I was instantly hooked on the idea.

It turns out that a lot of what I eat and drink everyday is made possible because of the fermentation process. Coffee, beer, yogurt, bread, cheese—all sorts of things are fermented. And for thousands of years humans have been preserving their garden produce by fermenting it.

When we got back from a few days at the shore, the cucumbers in our garden were perfect and plentiful, so I knew it was time to join the ranks for my fermenting forbearers by making pickles..

Real pickles. Not those vinegar-soaked refrigerator pickles. I’m talking about lacto-fermented, homegrown, organic, ripe-on-the-vine, pickled-in-the-brine, super-duper cucumber pickles.

Here’s what I used:

‣ 5 tbsp salt
‣ 2 quarts water
‣ 8 medium cucumbers
‣ 8 to 10 grape leaves
‣ a few horseradish leaves
‣ onion
‣ garlic
‣ dill
‣ string beans
‣ chard stems
‣ mustard seed
‣ 4 quart-size ball jars

eblog-pickles-2

And here’s how I did it:

I add the salt to the water, heated it up (not boiling), stirred it, let the salt dissolve, and let it cool.

Meanwhile, I cut the cumbers in half and sliced the halves into spears.

I put a grape leaf on the bottom of each jar. Grape leaves are a very important part of the process, because they give the pickles their crunch. Without the tannins that are present in grape leaves (or other leaves such as horseradish or oak), your cucumbers will be disgustingly mushy.
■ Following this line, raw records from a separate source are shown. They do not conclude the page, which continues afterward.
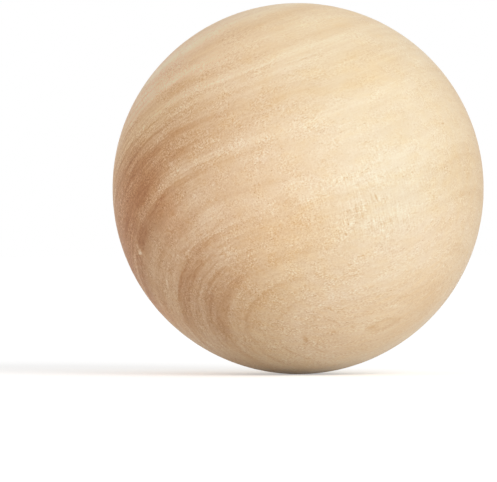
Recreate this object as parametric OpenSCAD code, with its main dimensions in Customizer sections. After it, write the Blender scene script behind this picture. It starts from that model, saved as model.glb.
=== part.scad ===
// Plain wooden ball, turned from one piece of solid wood.
// Millimetres. The origin is the centre of the ball, and +Z is up.

/* [Ball] */
// Diameter of the finished ball
ball_d = 80; // [20:1:150]

/* [Hidden] */

// Facets round the ball's widest circle
ball_facets = 180;

// The whole ball: solid right through, with no bore, flat or seam.
module ball() {
    color("burlywood")
        sphere(d = ball_d, $fn = ball_facets);
}

ball();
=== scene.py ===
import math

import bpy
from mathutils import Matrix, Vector


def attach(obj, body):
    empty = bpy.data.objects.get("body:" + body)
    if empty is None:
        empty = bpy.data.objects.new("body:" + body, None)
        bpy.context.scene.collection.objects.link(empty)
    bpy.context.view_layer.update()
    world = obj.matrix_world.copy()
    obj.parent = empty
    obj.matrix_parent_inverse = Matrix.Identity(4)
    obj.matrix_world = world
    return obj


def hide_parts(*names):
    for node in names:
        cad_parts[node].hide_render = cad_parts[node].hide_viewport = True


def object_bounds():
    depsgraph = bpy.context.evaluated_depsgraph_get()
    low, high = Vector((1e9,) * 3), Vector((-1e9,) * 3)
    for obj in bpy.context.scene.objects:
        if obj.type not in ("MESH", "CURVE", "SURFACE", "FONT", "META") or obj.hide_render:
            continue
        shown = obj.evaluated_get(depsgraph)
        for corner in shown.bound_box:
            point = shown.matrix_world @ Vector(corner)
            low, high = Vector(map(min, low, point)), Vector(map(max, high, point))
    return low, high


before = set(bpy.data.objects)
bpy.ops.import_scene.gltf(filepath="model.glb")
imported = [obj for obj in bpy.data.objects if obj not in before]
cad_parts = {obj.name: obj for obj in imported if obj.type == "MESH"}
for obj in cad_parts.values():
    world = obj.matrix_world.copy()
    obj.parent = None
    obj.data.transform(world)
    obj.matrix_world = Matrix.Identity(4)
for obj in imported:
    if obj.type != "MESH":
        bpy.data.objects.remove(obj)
cadLow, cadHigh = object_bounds()
print("frame loaded, the plain ball is", round((cadHigh.z - cadLow.z) * 1000, 2), "mm high")

mm = 0.001    # Blender works in metres, nearly all sizes below are in millimetres


class NodeBench:
    # a thin wrapper round one node tree, so that a formula in nodes reads in a few lines
    def __init__(self, tree):
        self.tree = tree

    def feed(self, socket, value):
        if isinstance(value, bpy.types.NodeSocket):
            self.tree.links.new(value, socket)
        else:
            socket.default_value = value

    def add(self, kind, inputs, **settings):
        node = self.tree.nodes.new(kind)
        for name, value in settings.items():
            setattr(node, name, value)
        for key, value in inputs.items():
            self.feed(node.inputs[key], value)
        return node

    def math(self, operation, *values):
        return self.add("ShaderNodeMath", dict(enumerate(values)), operation=operation).outputs[0]

    def plus(self, first, *others):
        for other in others:
            first = self.math("ADD", first, other)
        return first

    def times(self, first, *others):
        for other in others:
            first = self.math("MULTIPLY", first, other)
        return first

    def vector(self, operation, *values):
        node = self.add("ShaderNodeVectorMath", dict(enumerate(values)), operation=operation)
        isNumber = operation in ("DOT_PRODUCT", "LENGTH", "DISTANCE")
        return node.outputs["Value" if isNumber else "Vector"]

    def scaled(self, vector, factor):
        return self.add("ShaderNodeVectorMath", {0: vector, "Scale": factor}, operation="SCALE").outputs[0]

    def join(self, x, y, z):
        return self.add("ShaderNodeCombineXYZ", {0: x, 1: y, 2: z}).outputs[0]

    def remap(self, value, low, high, newLow=0.0, newHigh=1.0, ease="SMOOTHSTEP"):
        levels = {"Value": value, "From Min": low, "From Max": high, "To Min": newLow, "To Max": newHigh}
        return self.add("ShaderNodeMapRange", levels, interpolation_type=ease).outputs[0]

    def hump(self, value, middle, half):
        # 1 at the middle, a half at this distance to either side, and soon nothing
        off = self.math("DIVIDE", self.math("SUBTRACT", value, middle), half)
        return self.math("POWER", 0.5, self.times(off, off))

    def humps(self, value, rows, total):
        # adds one hump to the total for each row of middle, half width and height
        for middle, half, height in rows:
            total = self.math("MULTIPLY_ADD", self.hump(value, middle, half), height, total)
        return total

    def noise(self, place, size, detail=2.0, rough=0.5):
        # place and the size of one speck along each axis are in mm, the result is about -1 to 1
        sized = self.vector("DIVIDE", place, size)
        inputs = {"Vector": sized, "Scale": 1.0, "Detail": detail, "Roughness": rough}
        node = self.add("ShaderNodeTexNoise", inputs)
        return self.math("MULTIPLY_ADD", node.outputs[0], 2.0, -1.0)

    def ramp(self, value, stops):
        low = stops[0][0]
        high = stops[-1][0]
        node = self.add("ShaderNodeValToRGB", {"Fac": self.remap(value, low, high, ease="LINEAR")})
        elements = node.color_ramp.elements
        for index, (at, colour) in enumerate(stops):
            share = (at - low) / (high - low)
            element = elements[index] if index < len(elements) else elements.new(share)
            element.position = share
            element.color = (*colour, 1)
        return node.outputs["Color"]

    def tint(self, share, colour, by):
        node = self.add("ShaderNodeMix", {}, data_type="RGBA", blend_type="MULTIPLY")
        sockets = [socket for socket in node.inputs if socket.enabled]
        for socket, value in zip(sockets, (share, colour, by)):
            self.feed(socket, value)
        return next(socket for socket in node.outputs if socket.enabled)

    def seen(self):
        # 1 for what the camera sees, straight, mirrored or through glass, and 0 for light on other things
        rays = self.add("ShaderNodeLightPath", {}).outputs
        straight = self.math("MAXIMUM", rays["Is Camera Ray"], rays["Is Glossy Ray"])
        return self.math("MAXIMUM", straight, rays["Is Transmission Ray"])


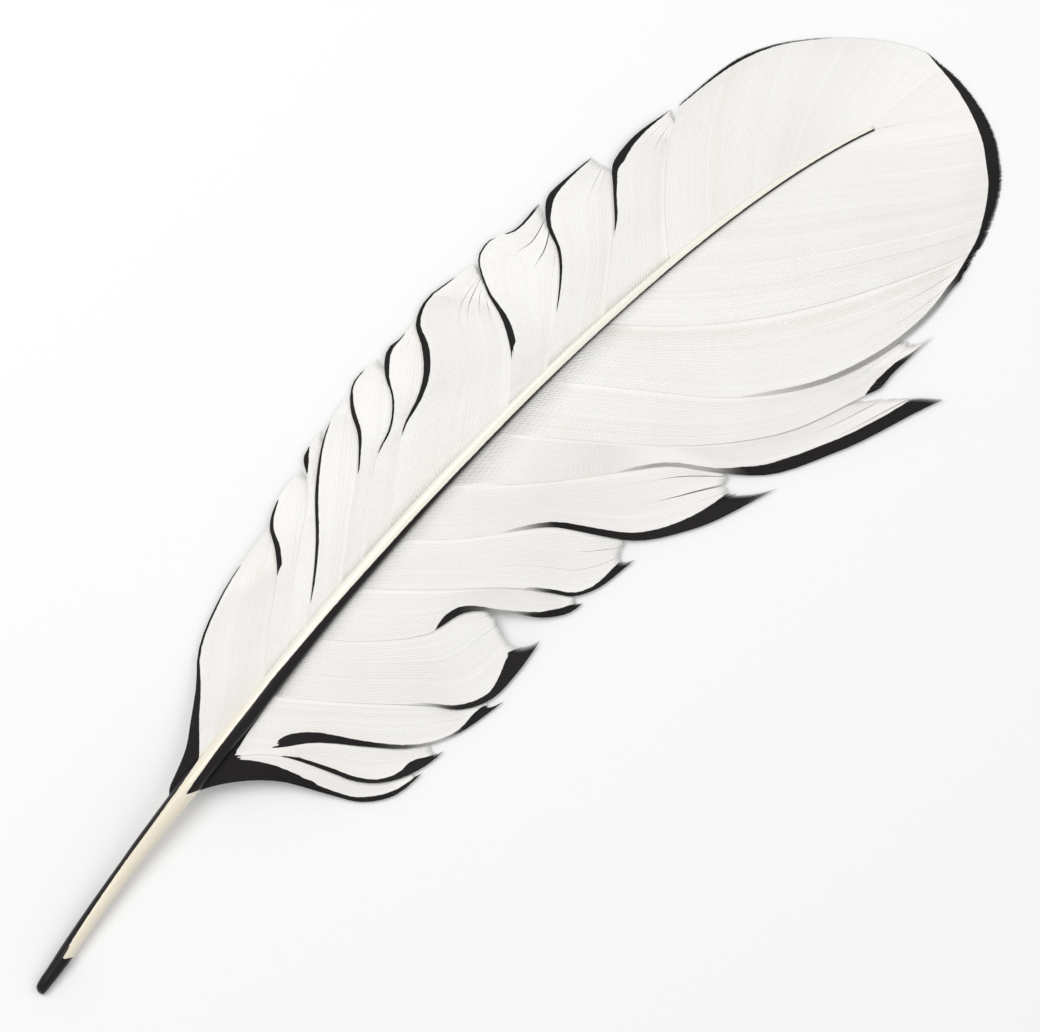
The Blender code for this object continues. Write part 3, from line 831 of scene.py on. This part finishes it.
def inkAndShadeGroup():
    # one mask for the markings and the painted shade alike
    group, given, out = newGroup(
        "inkAndShadeMarking",
        (("Base", "NodeSocketColor"), ("PigmentAndShade", "NodeSocketColor")),
        (("Color", "NodeSocketColor"), ("Mask", "NodeSocketFloat")),
    )
    where = group.nodes.new("ShaderNodeTexCoord")
    noise = noiseNode(group, where.outputs["Object"], pigmentAndShade["raggedScale"], pigmentAndShade["raggedDetail"])
    ragged = mathNode(group, "MULTIPLY", mathNode(group, "SUBTRACT", noise, 0.5), pigmentAndShade["ragged"] * 2)
    inside = mathNode(group, "ADD", attributeNode(group, "ink"), ragged)
    edge = rampNode(group, inside, -pigmentAndShade["soft"], pigmentAndShade["soft"])
    mask = mathNode(group, "MULTIPLY", edge, attributeNode(group, "depth"))
    colour = mixColour(group, mask, given.outputs["Base"], given.outputs["PigmentAndShade"])
    group.links.new(colour, out.inputs["Color"])
    group.links.new(mask, out.inputs["Mask"])
    return group


inkAndShadeMarking = inkAndShadeGroup()


def placeInkAndShade(tree, shader, base):
    # colours the shader with the markings and the painted shade, and returns their mask
    node = tree.nodes.new("ShaderNodeGroup")
    node.node_tree = inkAndShadeMarking
    tree.links.new(base, node.inputs["Base"])
    node.inputs["PigmentAndShade"].default_value = pigmentAndShade["colour"]
    tree.links.new(node.outputs["Color"], shader.inputs["Base Color"])
    return node.outputs["Mask"]


def addBump(tree, shader, height, strength, distance):
    bump = tree.nodes.new("ShaderNodeBump")
    bump.inputs["Strength"].default_value = strength
    bump.inputs["Distance"].default_value = distance
    tree.links.new(height, bump.inputs["Height"])
    tree.links.new(bump.outputs["Normal"], shader.inputs["Normal"])


def newMaterial(name):
    material = bpy.data.materials.new(name)
    material.use_nodes = True
    return material, material.node_tree, material.node_tree.nodes["Principled BSDF"]


def barbuleRipple(tree):
    # fine ribs that slant away from the barb's ridge on both sides
    uv = tree.nodes.new("ShaderNodeUVMap")
    uv.uv_map = "along"
    part = tree.nodes.new("ShaderNodeSeparateXYZ")
    tree.links.new(uv.outputs["UV"], part.inputs["Vector"])
    sideways = mathNode(tree, "ABSOLUTE", mathNode(tree, "SUBTRACT", part.outputs["X"], 0.5))
    slant = mathNode(tree, "MULTIPLY", sideways, keratin["barbuleSlant"])
    along = mathNode(tree, "MULTIPLY", part.outputs["Y"], keratin["barbules"])
    return mathNode(tree, "SINE", mathNode(tree, "SUBTRACT", along, slant))


def vaneMaterial():
    material, tree, shader = newMaterial("vaneKeratin")
    where = tree.nodes.new("ShaderNodeTexCoord")
    cloud = noiseNode(tree, where.outputs["Object"], keratin["cloudScale"], keratin["cloudDetail"])
    barbTint = mathNode(tree, "MULTIPLY", attributeNode(tree, "tone"), keratin["barbTint"])
    warm = mathNode(tree, "ADD", barbTint, mathNode(tree, "MULTIPLY", cloud, keratin["cloudTint"]))
    # dark markings on the locks and rim, and painted shade beside the shaft at the wide vane's start
    mask = placeInkAndShade(tree, shader, mixColour(tree, warm, keratin["white"], keratin["cream"]))
    gloss = mathNode(tree, "MULTIPLY", mask, keratin["pigmentAndShadeGloss"])
    rough = mathNode(tree, "SUBTRACT", keratin["roughness"], gloss)
    tree.links.new(rough, shader.inputs["Roughness"])
    shader.inputs["Specular IOR Level"].default_value = keratin["specular"]
    addBump(tree, shader, barbuleRipple(tree), *keratin["bump"])
    return material


def hornMaterial():
    material, tree, shader = newMaterial("quillHorn")
    where = tree.nodes.new("ShaderNodeTexCoord")
    stretch = tree.nodes.new("ShaderNodeMapping")
    stretch.inputs["Scale"].default_value = horn["grain"]
    tree.links.new(where.outputs["Object"], stretch.inputs["Vector"])
    grain = noiseNode(tree, stretch.outputs["Vector"], 1, horn["grainDetail"])
    whiter = rampNode(tree, attributeNode(tree, "tone"), horn["whiteFrom"], horn["whiteTo"])
    base = mixColour(tree, whiter, horn["ivory"], horn["white"])
    streaks = mathNode(tree, "MULTIPLY", grain, horn["streakTint"])
    # painted shade on the shaft's wide-vane flank, with the dark line down the quill's left side and the
    # dark end
    mask = placeInkAndShade(tree, shader, mixColour(tree, streaks, base, horn["streak"]))
    coat = mathNode(tree, "MULTIPLY", mathNode(tree, "SUBTRACT", 1, mask), horn["coat"])
    tree.links.new(coat, shader.inputs["Coat Weight"])
    shader.inputs["Roughness"].default_value = horn["roughness"]
    shader.inputs["Specular IOR Level"].default_value = horn["specular"]
    shader.inputs["Subsurface Weight"].default_value = horn["subsurface"]
    shader.inputs["Subsurface Radius"].default_value = horn["subsurfaceRadius"]
    addBump(tree, shader, grain, *horn["bump"])
    return material


vaneKeratin, quillHorn = vaneMaterial(), hornMaterial()
quillShaft = buildShaft()
narrowVane = buildVane("narrowVane", 1, narrowLocks, narrowEnd)
wideVane = buildVane("wideVane", -1, wideLocks, wideEnd)
for piece, material in ((quillShaft, quillHorn), (narrowVane, vaneKeratin), (wideVane, vaneKeratin)):
    piece.data.materials.append(material)
    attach(piece, "root")
    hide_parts("feather")
bpy.data.meshes.remove(template)

studio = {
    "turn": -44,
    "middle": (6.84, -1.38),
    "across": 239.2,
    "distance": 5,
    "sharpAt": 0.003,  # the height at which the drawing's scale holds
    "sensor": 36,
    "clipEnd": 20,
    "floor": (0.88, 0.88, 0.88, 1),
    "floorRoughness": 0.9,
    "floorSize": 3,
    "sky": (1, 1, 1, 1),
    "skyStrength": 0.6,
    "lamps": (("key", (-0.1, 0.62, 1.1), 0.8, 8), ("fill", (0.7, -0.6, 1.1), 1.2, 3)),  # place, size, power
}


def buildFloor():
    floor = bmesh.new()
    bmesh.ops.create_grid(floor, x_segments=1, y_segments=1, size=studio["floorSize"])
    mesh = bpy.data.meshes.new("floor")
    floor.to_mesh(mesh)
    floor.free()
    paper, tree, shader = newMaterial("paleFloor")
    shader.inputs["Base Color"].default_value = studio["floor"]
    shader.inputs["Roughness"].default_value = studio["floorRoughness"]
    mesh.materials.append(paper)
    addPiece("floor", mesh)


def buildCamera():
    camera = addPiece("camera", bpy.data.cameras.new("camera"))
    camera.data.sensor_width = studio["sensor"]
    reach = studio["distance"] - studio["sharpAt"]
    camera.data.lens = studio["sensor"] * reach / (studio["across"] * millimetre)
    camera.data.clip_end = studio["clipEnd"]
    x, y = studio["middle"]
    camera.location = (x * millimetre, y * millimetre, studio["distance"])
    camera.rotation_euler = (0, 0, radians(studio["turn"]))
    bpy.context.scene.camera = camera


def buildLight():
    for name, place, size, power in studio["lamps"]:
        light = bpy.data.lights.new(name, "AREA")
        light.shape = "DISK"
        light.size = size
        light.energy = power
        lamp = addPiece(name, light)
        lamp.location = place
        lamp.rotation_euler = (-Vector(place)).to_track_quat("-Z", "Y").to_euler()
    world = bpy.data.worlds.new("studio")
    world.use_nodes = True
    world.node_tree.nodes["Background"].inputs["Color"].default_value = studio["sky"]
    world.node_tree.nodes["Background"].inputs["Strength"].default_value = studio["skyStrength"]
    bpy.context.scene.world = world
    bpy.context.scene.view_settings.view_transform = "Standard"


buildFloor()
buildCamera()
buildLight()
print("studio: floor, camera and", len(studio["lamps"]), "lamps")
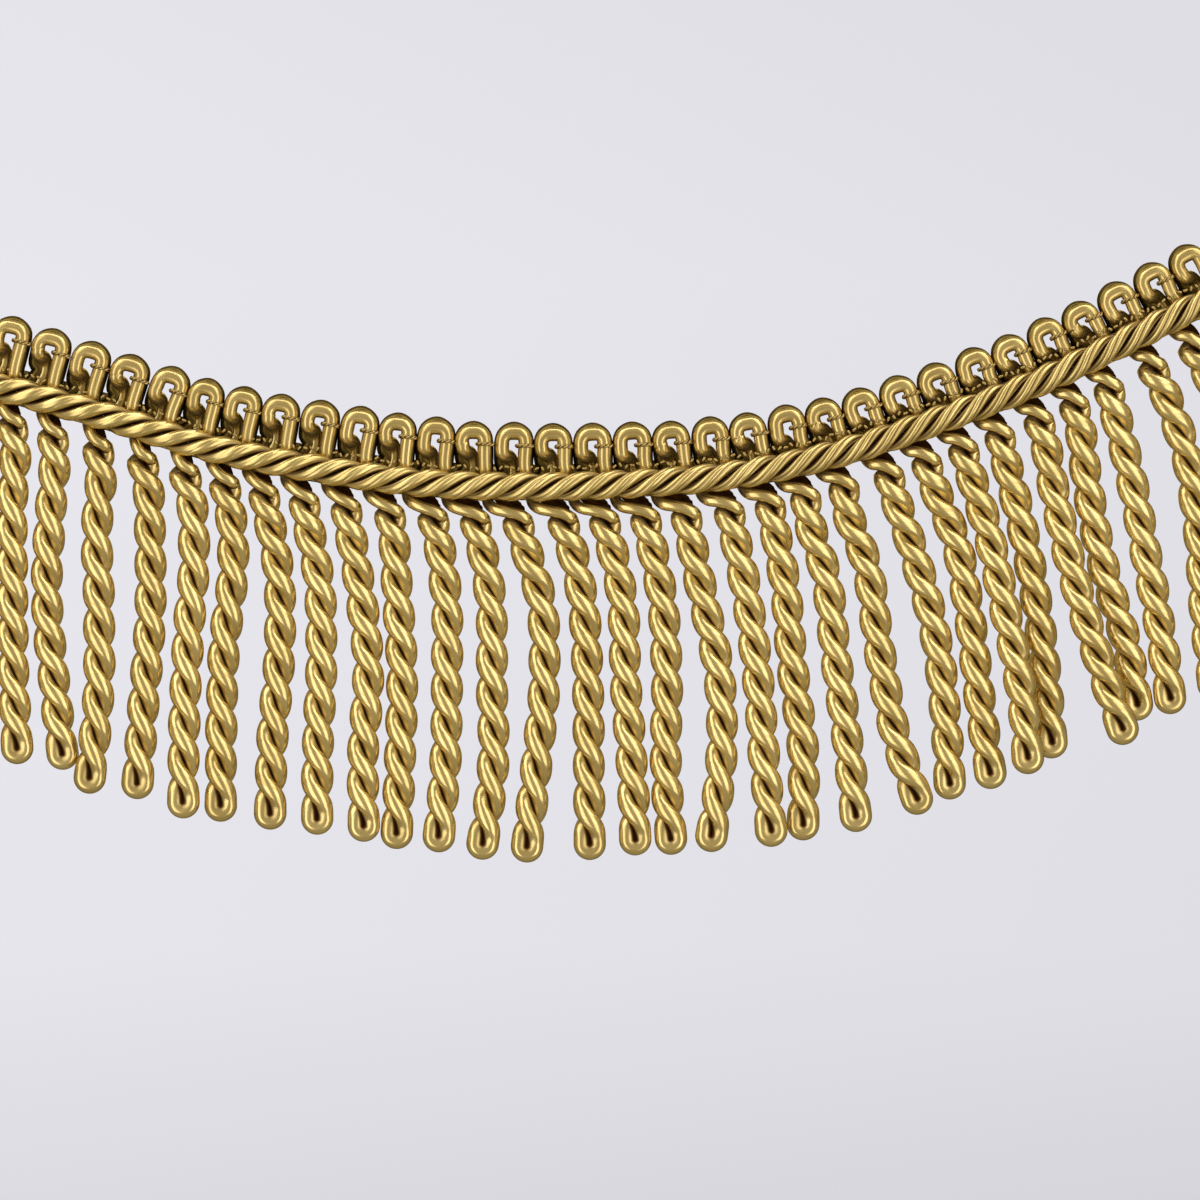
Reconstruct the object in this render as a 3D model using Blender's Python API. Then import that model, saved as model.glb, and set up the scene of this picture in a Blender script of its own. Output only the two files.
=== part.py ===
"""Cord fringe trim: a gold bullion fringe that hangs in a shallow swag.

The trim is a scalloped gimp heading, a three-ply rope sewn along it and a row of hanging
bullion cords. Each cord is one thick satin strand, folded in half and twisted on itself.

Frame: +Z is up, the front faces -Y, and the origin is at the crown of the middle scallop.
Sizes below are in millimetres and become metres when a mesh is made.
"""

import math

import bmesh
import bpy
import numpy as np

MM = 0.001
SHARP_ANGLE = 50
LINE_STEP = 0.5
PATH_POINTS = 160
BACKWARD = np.array((0.0, 1.0, 0.0))

# Heading line: the rope's centre line as it swags, and how far the scallops rise above it
SWAG_COLUMNS = ("x", "z", "crown")
SWAG_ROWS = (
    (-120, 9.8, 13.0),
    (-103, 5.9, 12.8),
    (-84, 0.7, 11.9),
    (-68, -4.2, 11.9),
    (-48, -8.2, 12.1),
    (-30, -10.6, 11.8),
    (-12, -11.3, 11.3),
    (6, -10.8, 10.9),
    (24, -9.3, 10.7),
    (42, -5.6, 10.3),
    (60, 0.3, 10.0),
    (78, 7.2, 10.1),
    (96, 15.8, 10.5),
    (120, 28.0, 11.0),
)

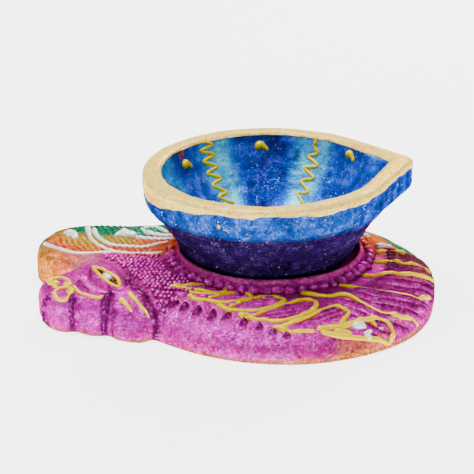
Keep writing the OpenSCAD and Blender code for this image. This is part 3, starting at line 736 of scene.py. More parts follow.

And nobody likes a mushy pickle. Nobody.

Then I filled the jar with cucumber spears, jamming them in good and tight, along with onion slices, green beans, dill, garlic, mustard seed, and chard stems. And I rolled up some more grape and horseradish leaves and jammed them in too, leaving about two inches from the top of the vegetables to the top of the jar.

Next I poured the brine into the jars. Everything I read about this online said you should leave about an inch from the top of the brine to the top of the jar, not sure why, but that’s what I did. The trick is getting the veggies to stay submerged. I put another grape leaf on top to help hold the cukes down.

After I poured the brine, I tapped the jars on the table to release any air bubbles. Then I put on the lids, not too tight, and left them on the table for a few days, each morning opening the lids and sort of burping the jars.

Once the brine started getting cloudy, I knew the fermentation process had begun. I waited a few more days.

When we finally tried them, my 4-year-old daughter declared these pickles to be the best pickles ever. And she’s right.